5.02 – Keys to Understanding Poetry

Narrative poem
A poem that tells a story. Types of narrative poetry include ballads and epics.

Epic
A long story poem, often told in verse, involving heroes and gods. These poems paint a picture of the culture, the legends, beliefs and values of a people. The Iliad and The Odyssey are famous Greek epics. Beowulf is an Anglo-Saxon epic.

Lyric poem
A lyric poem expresses the emotions of the speaker in verse of musical qualities. There are many types of lyric poems.

Sonnet
A sonnet is a poem of fourteen lines with a specific pattern of rhyme. Many sonnets deal with the subject of love. Shakespeare’s sonnets are examples of the Elizabethan sonnet.

Ode
An ode is a lyric poem of lofty qualities on a serious theme. “Ode on a Grecian Urn” by Keats is a well known example.

Free Verse Lyric
A free verse lyric does not follow any regular pattern of rhythm, rhyme, or meter. This is a very popular type of poem. “Dover Beach” is an example.

Elegiac Lyric
An elegiac lyric expresses the speaker’s feelings of loss often because of the death of a friend or loved one, or the passing of a better time. “In Memoriam” by Tennyson is an example of an elegy.

Dramatic Poetry
A dramatic poem is one that relies heavily on dramatic elements such as the monologue (a speech by a single character) or dialogue (conversation involving two or more characters). Types of dramatic poems include the dramatic monologue and the soliloquy.

Dramatic monologue
A dramatic monologue is a poem that presents the speech of a single character in a dramatic situation, often in a moment of crisis or self-reflection. The speech is one-side of an imagined conversation. “My Last Duchess” by Browning is one example of a dramatic monologue.

Soliloquy
A soliloquy is a speech from a play, often in verse, delivered by a solitary character revealing his thoughts and feelings. There are several examples of soliloquies in Shakespeare’s Hamlet.

Stanza
A group of lines in a poem.

Couplet
Two lines of rhymed poetry.
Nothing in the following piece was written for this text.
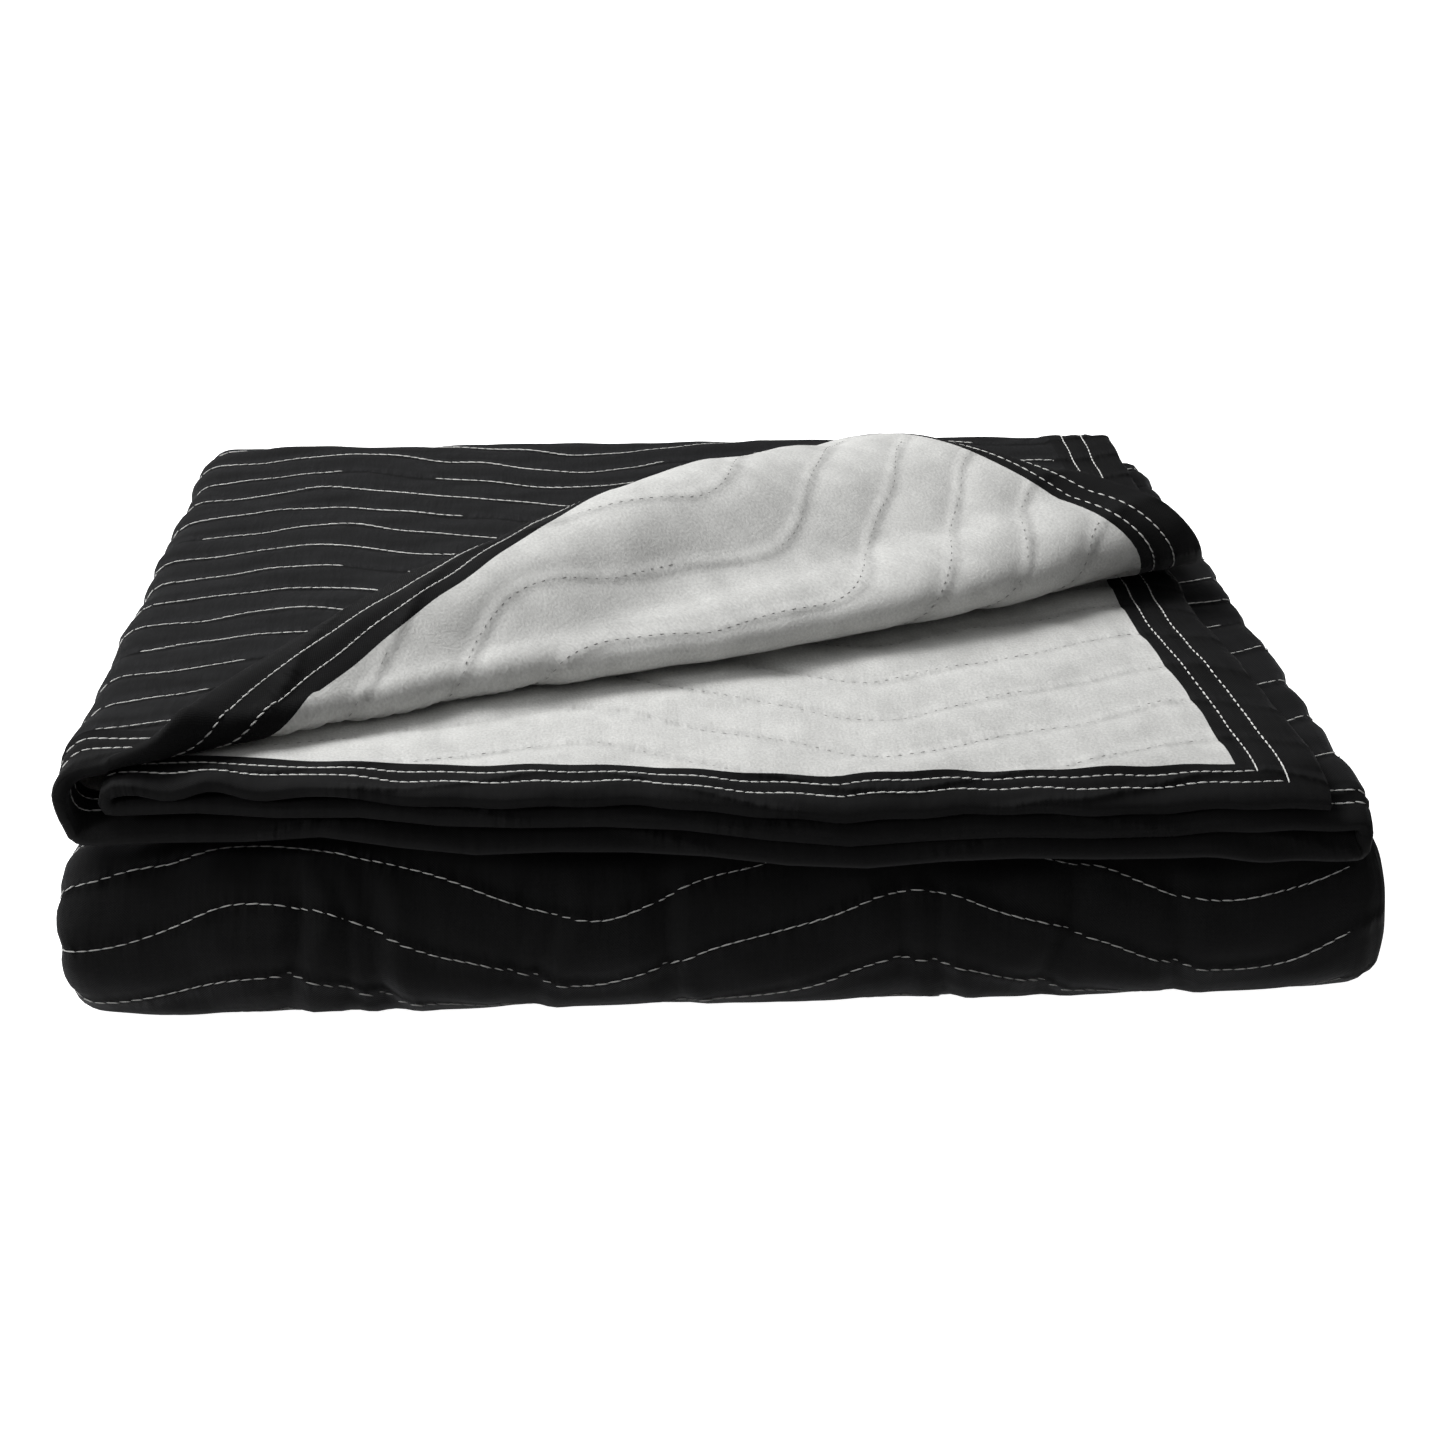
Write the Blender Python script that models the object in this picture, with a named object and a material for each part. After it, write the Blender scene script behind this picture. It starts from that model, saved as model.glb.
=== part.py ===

Chaucer used couplets in his Canterbury Tales.

Quatrain
Four lines of rhymed poetry making up one stanza.

Octave
Eight lines of rhymed poetry making up one stanza.

oral tradition
Stories passed on by word of mouth from one generation to the next.

scop
A tribal historian and story teller, to entertain 8th-century audiences.

meadhall
The gathering place of the tribal warriors and their king.

scribe
Someone employed to make written copies of documents and manuscripts.